An investment of P dollars increased to A dollars in t years. If interest was compounded contiouously, find the interest rate.

A=13,464

P=1000

t=20

r= unkown
I can solve the problem if the they ask me for A p or t but i don't know how to solve for r.


another problem i am having difficulties with is as follow.
Graph F on the interval (0, 200). find an approimate equation for the horizontal asymptote.

f(x)=(1+(1/x))x the x is an exponent

 

[tkhunny]

An investment of P dollars increased to A dollars in t years. If interest was compounded contiouously, find the interest rate.
A=13,464
P=1000
t=20
r= unkown
I can solve the problem if the they ask me for A p or t but i don't know how to solve for r.

You'll need logarithms. Have you useen those?

Graph F on the interval (0, 200). find an approximate equation for the horizontal asymptote.

f(x)=(1+(1/x))x the x is an exponent

What is your plan? Did you graph it? Can we use calculus?

 

[soroban]

Hello, waunar!

An investment of P dollars increased to A dollars in t years.
If interest was compounded contiouously, find the interest rate.
A = 13,464, P = 1000, t = 20, r = unknown

I can solve the problem if the they ask me for A p or t but i don't know how to solve for r.

Hmmm, you say you know hot to solve for $\displaystyle t$, right? . . . I don't see any problem here.

We have: \(\displaystyle \:A\:=\e^{rt}\;\;\Rightarrow\;\;13,464\:=\:1000e^{20r}\)

Use the same method you used to solve for $\displaystyle t$ . . .

Divide by 1000: $\displaystyle \;e^{20r}\:=\:13.464$

Take logs: $\displaystyle \;\ln(e^{20r})\:=\:\ln(13.464)\;\;\Rightarrow\;\;20r\cdot\ln(e)\:=\:\ln(13.464)\;\;\Rightarrow\;\;20r\:=\:\ln(13.464)$

Hence: $\displaystyle \:r\:=\:\frac{\ln(13.464)}{20}\:=\:0.130000973$

$\displaystyle \;\;$Therefore: $\displaystyle \,r\:=\:13\%$

Graph $\displaystyle f$ on the interval (0, 200).
Find an approximate equation for the horizontal asymptote.

$\displaystyle \;\;\;f(x)\;=\;\left(1\,+\,\frac{1}{x}\right)^x$

Are we expected to look at the graph and "eyeball" the asymptote?
$\displaystyle \;\;$Kind of primitive, ain't it?

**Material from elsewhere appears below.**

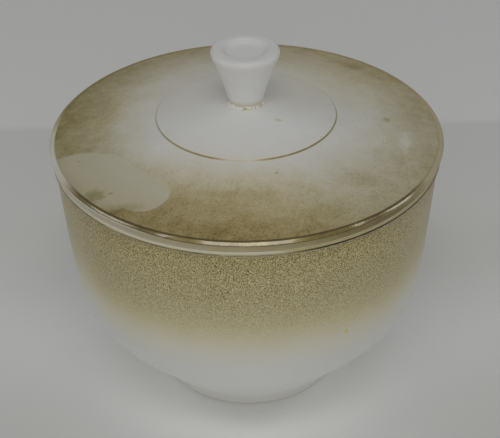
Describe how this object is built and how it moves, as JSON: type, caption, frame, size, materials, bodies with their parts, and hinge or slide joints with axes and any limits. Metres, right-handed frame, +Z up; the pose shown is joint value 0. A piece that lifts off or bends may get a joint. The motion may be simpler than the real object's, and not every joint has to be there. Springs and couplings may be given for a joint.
{
  "type": "lidded cosmetic jar",
  "caption": "Round footed jar in satin opal glass with a loose lift-off lid, a flared knob and gilt rim bands, for cream or powder.",
  "frame": {"origin": "centre of the plane that the foot ring rests on", "axes": "+Z up along the axis of the jar, lid and knob; +X and +Y are any two directions across it, because every piece is round"},
  "size_m": [0.1208, 0.1208, 0.1142],
  "materials": {
    "jar_glass": "satin opal glass, stippled brown spray fading to white",
    "lid_glass": "satin opal glass, worn brown spray round the edge",
    "knob_glass": "satin opal glass, undecorated",
    "gilt": "polished, darkened gilt",
    "cement": "rough, stained"
  },
  "bodies": {
    "jar": {"jar_body": "jar_glass", "jar_rim_band": "gilt"},
    "lid": {"lid_shell": "lid_glass", "lid_rim_band": "gilt", "knob": "knob_glass", "knob_cement": "cement"}
  },
  "joints": [
    {"name": "lid_lift", "type": "slide", "parent": "jar", "child": "lid", "axis": [0, 0, 1], "range_m": [0, 0.07]}
  ]
}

A horizontal asymptote occurs if $\displaystyle \,\lim_{x\to\infty}f(x)$ has a finite limit.

It happens that: $\displaystyle \,\lim_{x\to\infty}\left(1\,+\,\frac{1}{x}\right)^x\,$ is the definition of $\displaystyle e$.

Therefore, the horizontal asymptote is: $\displaystyle \,y\:=\:e$